In The Scarlet Letter, Hawthorne broke the flow of the reading throughout the entirety of the book to address a topic, which is called apostrophe. One example in evident on page 18 which states, “Many characteristics—and those, too, which contribute not the least forcibly to impart resemblance in a sketch—must have vanished, or been obscured, before I met the General” (Hawthorne 18). In this example, the narrator breaks the flow to address some small characteristics about the General. Another example of apostrophe on page 100: But here—if we supposed this interview betwixt Mistress Hibbins and Hester Prynne to be authentic, and not a parable—was already an illustration of the young minister's argument against sundering the relation of a fallen mother to the offspring of her frailty. Even thus early had the child saved her from Satan's snare. (Hawthorne 100).
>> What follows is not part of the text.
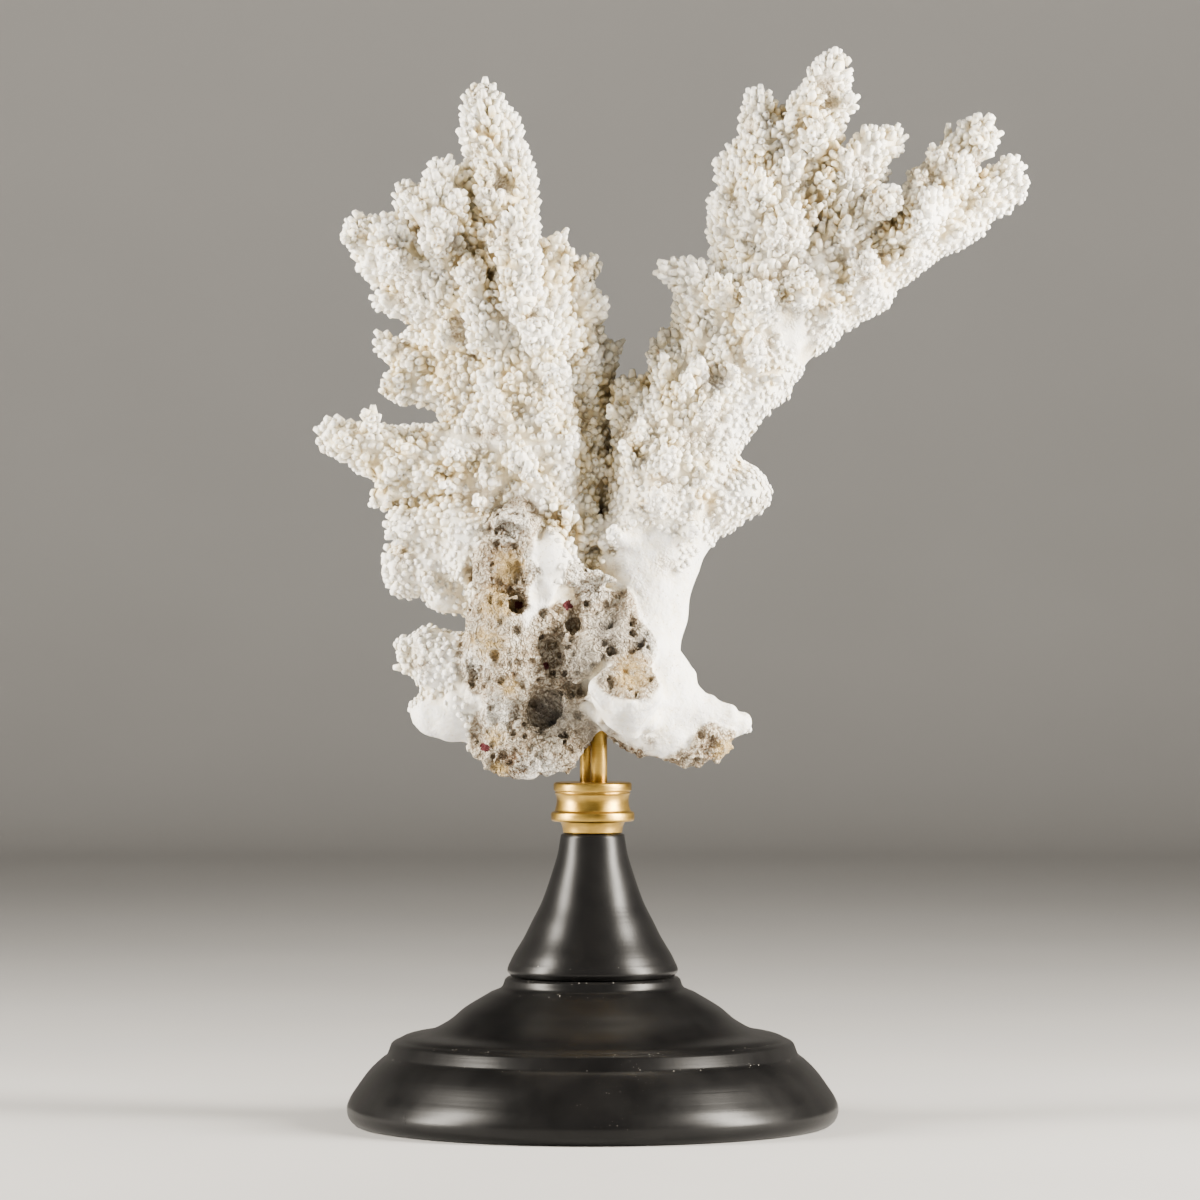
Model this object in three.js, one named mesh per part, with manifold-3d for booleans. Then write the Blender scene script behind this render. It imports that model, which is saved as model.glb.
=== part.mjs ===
// A bleached branching coral held on a turned, black-stained wooden stand.
// The coral is a stony coral: an eroded root from which a broad left fan and a slanting right arm rise,
// each set with short fingers that are rough with little raised cups. Two brass rods come out of a
// turned brass collar and run up into drilled holes in the root. The collar sits on the bell-shaped
// neck, and the neck on the wide moulded foot.
// Millimetres, +Z up. The origin is on the stand's axis at the underside of the foot, and -Y is the front.

import * as THREE from "three";
import { mergeVertices } from "three/addons/utils/BufferGeometryUtils.js";
import Module from "manifold-3d";

const wasm = await Module();
wasm.setup();

// Driving dimensions of the stand
const FOOT_RADIUS = 90;
const FOOT_HEIGHT = 53.9;
const NECK_TOP = 106.3;
const NECK_TOP_RADIUS = 11.6;
const COLLAR_TOP = 125.2;
const COLLAR_RADIUS = 15.3;
const TOP_RIM_RADIUS = 14.2;
const ROD_RADIUS = 3.2;

// Where the foot's mouldings meet, as [radius, height], and the widest of the neck's bottom bead
const RIM_TOP = [75.5, 25.2];
const BAND_BOTTOM = [75, 26];
const BAND_TOP = [73.4, 30];
const SWEEP_BOTTOM = [71.5, 31];
const SWEEP_MIDDLE = [47.5, 42.2];
const SWEEP_TOP = [37, 48];
const STEP_TOP = [32, 53.4];
const NECK_BEAD = [32.4, 56.2];
const NECK_BEAD_TOP = [30.6, 59];
// The chamfer on the collar's top rim
const EDGE = 0.5;

// How deep the rods stand in the collar, how high they reach into the coral, and where they stand
const ROD_SEAT_DEPTH = 9;
const ROD_TOP = 166;
const RODS = {
  brass_rod_front: { x: 2.3, y: -4 },
  brass_rod_back: { x: -1.7, y: 4 },
};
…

In addition to Hawthorne's use of apostrophe, he also uses epithet. Epithet is adding descriptive adjectives to nouns to create a clearer image in the reader's head. In The Scarlet Letter, Hawthorne extensively used very long run-on sentences filled with description and symbolism. One of many examples of it is on page two, and it uses many devices including epithet, a plethora of apostrophe, and a surplus of parenthesis: In my native town of Salem, at the head of what, half a century ago, in the days of old King Derby, was a bustling wharf,—but which is now burdened with decayed wooden warehouses, and exhibits few or no symptoms of commercial life; except, perhaps, a bark or brig, half-way down its melancholy length, discharging hides; or, nearer at hand, a Nova Scotia schooner, pitching out her cargo of firewood,—at the head, I say, of this dilapidated wharf, which the tide often overflows, and along which, at the base and in the rear of the row of buildings, the track of many languid years is seen in a border of unthrifty grass,—here, with a view from its front windows down this not very enlivening prospect, and thence across the harbour, stands a spacious edifice of brick. (Hawthorne 2)
In this example, it seems as if the speaker loses his topic and starts further analyzing characteristics of the objects he had already analyzed. The speaker gets back on topic, and it is revealed that all that describing led to him pointing out a brick building across the harbor.
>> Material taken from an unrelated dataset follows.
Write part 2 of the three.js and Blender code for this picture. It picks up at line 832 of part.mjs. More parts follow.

Lord of the Flies, written by William Golding, is an allegorical novel that is full of symbolism and epithet along with a few examples of irony. There are many examples of symbolism in the novel. Fire is used as a symbol of hope in the beginning of the novel, as the boys attempted to use it as a light so they could get rescued. However, after the fire was finally lit and it exceeded the boys control, it transformed into a symbol of hopelessness. The incident where the fire spun out of control and killed a boy is also ironic, as the boys originally viewed it as their way off the island. Instead of giving them life, it took away a life. Another example of symbolism is the conch. The conch represents power and authority. Whoever holds the conch has the power and the right to speak. Everyone of the boys respects it. To further reinforce its symbolism of power and authority, once it was broken, leadership was once again for the taking. In order to convey the scenes and images to the readers, Golding inserted adjectives throughout the novel. These uses of epithet helped create imagery. A simple example of this is on page 35, which states “He was a shrimp of a boy, about six years old, and one side of his face was blotted out by a mulberry-colored birthmark.” Instead of saying he was a young boy, Golding detailed his appearance to allow the reader to create an image.
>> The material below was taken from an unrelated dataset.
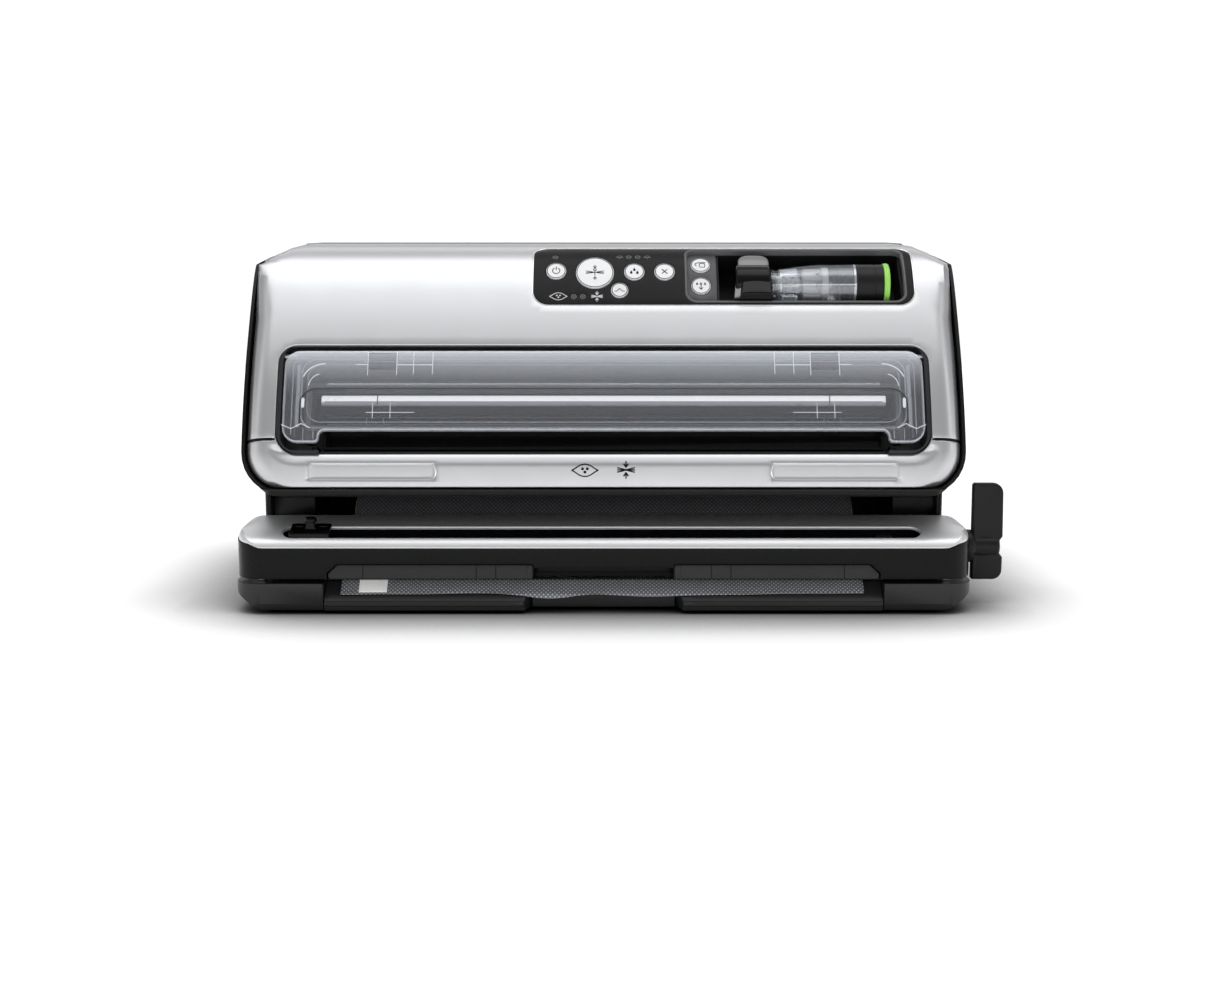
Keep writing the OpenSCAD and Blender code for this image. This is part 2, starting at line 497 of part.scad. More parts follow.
placed() base_pan();
placed() slot_sill();
placed() base_housing();
placed() rubber_feet();
placed() base_screws();
placed() roll_cradle();
placed() clamp_guides();
placed() base_hinge_knuckles();
placed() hinge_rod();
placed() bag_seal_element();
placed() film_sheet();
placed() power_transformer();
placed() film_roll();
placed() roll_core();
placed() clamp_housing();
placed() clamp_cover();
placed() grip_inserts();
placed() cutter_track();
placed() pressure_pad();
placed() lever_bush();
placed() cutter_slider();
placed() cutter_blade();
placed() lever_paddle();
placed() lever_shaft();
placed() front_shell();
placed() front_lip();
placed() rear_shell();
placed() bottom_plate();
placed() upper_hinge_knuckles();
placed() control_bezel();
placed() indicator_lights();
placed() control_board();
placed() dock_liner();
placed() vacuum_chamber();
placed() drip_tray();
placed() channel_gasket();
placed() seal_bar();
placed() heating_strip();
placed() lid_latches();
placed() pump_motor();
placed() pump_head();
placed() vacuum_tube();
placed() power_inlet();
placed() shell_screws();
placed() clear_lid();
placed() lid_gasket();
placed() lid_pins();
placed() handheld_head();
placed() handheld_reservoir();
placed() handheld_valve();
placed() handheld_collar();
placed() handheld_ring();
placed() button(0);  // button_power
placed() button(1);  // button_vacuum_seal
placed() button(2);  // button_moist
placed() button(3);  // button_cancel
placed() button(4);  // button_seal
placed() button(5);  // button_accessory
placed() button(6);  // button_marinate
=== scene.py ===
# Looks of the vacuum sealer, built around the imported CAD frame.
import math, json
import bpy, bmesh
import numpy as np
from mathutils import Vector, Matrix
from mathutils.geometry import delaunay_2d_cdt


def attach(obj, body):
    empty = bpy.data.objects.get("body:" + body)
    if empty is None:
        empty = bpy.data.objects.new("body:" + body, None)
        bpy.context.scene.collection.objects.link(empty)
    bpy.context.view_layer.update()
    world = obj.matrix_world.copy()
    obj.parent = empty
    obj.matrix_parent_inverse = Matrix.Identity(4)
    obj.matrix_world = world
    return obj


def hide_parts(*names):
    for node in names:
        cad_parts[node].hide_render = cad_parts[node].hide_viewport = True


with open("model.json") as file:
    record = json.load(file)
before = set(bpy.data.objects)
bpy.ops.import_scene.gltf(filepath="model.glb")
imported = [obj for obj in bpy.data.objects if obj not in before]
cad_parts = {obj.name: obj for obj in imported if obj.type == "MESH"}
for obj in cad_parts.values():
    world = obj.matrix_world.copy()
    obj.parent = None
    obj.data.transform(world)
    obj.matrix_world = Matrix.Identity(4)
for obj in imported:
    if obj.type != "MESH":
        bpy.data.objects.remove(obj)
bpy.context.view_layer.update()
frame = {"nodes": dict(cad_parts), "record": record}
NODES = frame["nodes"]

YF = 104.1        # mm from the clamp bar's face to the origin
LS = 9.95         # mm from the body's middle to the origin
SW = 193.5        # half width of the silver shell

# ------------------------------------------------------------------ camera and light
scene = bpy.context.scene
cam_data = bpy.data.cameras.new("camera")
cam = bpy.data.objects.new("camera", cam_data)
scene.collection.objects.link(cam)
scene.camera = cam
cam_data.sensor_width = 36.0
cam_data.lens = 1743.0 / 1215.0 * 36.0
cam_data.clip_start, cam_data.clip_end = 0.05, 50
cam.location = ((2.1 - LS) / 1000, (-919.0 - YF) / 1000, 0.2083)
cam.rotation_euler = (math.radians(81.0), 0, 0)
scene.view_settings.view_transform = "Standard"
scene.view_settings.look = "None"


def area(name, loc, target, size, energy, size_y=None, color=(1, 1, 1)):
    d = bpy.data.lights.new(name, "AREA")
    d.shape = "RECTANGLE"
    d.size, d.size_y = size, size_y or size
    d.energy = energy
    d.color = color
    o = bpy.data.objects.new(name, d)
    scene.collection.objects.link(o)
    o.location = loc
    o.rotation_euler = (Vector(target) - Vector(loc)).to_track_quat("-Z", "Y").to_euler()
    return o


area("top_box", (0.0, -0.17, 1.30), (0, -0.05, 0.1), 1.9, 7.9, 0.8)
area("back_box", (0.0, 0.95, 0.95), (0, 0.1, 0.0), 1.6, 2, 0.5)
area("front_box", (0.0, -2.0, 0.42), (0, 0, 0.1), 1.5, 2.2, 0.26)
area("left_box", (-1.35, -0.35, 0.75), (0, 0, 0.05), 0.35, 0.7, 0.9)
area("right_box", (1.35, -0.35, 0.75), (0, 0, 0.05), 0.35, 1.1, 0.9)

# the room: a white cove round the floor that fades to grey overhead
world = bpy.data.worlds.new("studio")
scene.world = world
world.use_nodes = True
wn, wl = world.node_tree.nodes, world.node_tree.links
wco = wn.new("ShaderNodeTexCoord")
wsep = wn.new("ShaderNodeSeparateXYZ")
wramp = wn.new("ShaderNodeValToRGB")
wmap = wn.new("ShaderNodeMapRange")
wl.new(wco.outputs["Generated"], wsep.inputs[0])
wl.new(wsep.outputs["Z"], wmap.inputs["Value"])
wmap.inputs["From Min"].default_value = -1
wmap.inputs["From Max"].default_value = 1
wl.new(wmap.outputs["Result"], wramp.inputs["Fac"])
els = wramp.color_ramp.elements
els[0].position, els[0].color = 0.0, (1.05, 1.05, 1.05, 1)
els[1].position, els[1].color = 1.0, (0.68, 0.68, 0.69, 1)
for pos, v in ((0.58, 1.05), (0.62, 0.35), (0.84, 0.35), (0.93, 0.66)):
    e = els.new(pos)
    e.color = (v, v, v, 1)
wl.new(wramp.outputs["Color"], wn["Background"].inputs[0])
wn["Background"].inputs[1].default_value = 1.0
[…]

William Golding and Nathaniel Hawthorne used a variety of rhetorical devices to help the reader understand their respective novels. Although the styles of writing were different, they both used some of the same devices, or devices that are closely linked. Hawthorne used commas and breaks in the writing extensively, while Golding used dialogue. Both authors used symbolism and epithet. This goes to show how two contrasting writing styles can still create images and use devices to help the reader understand.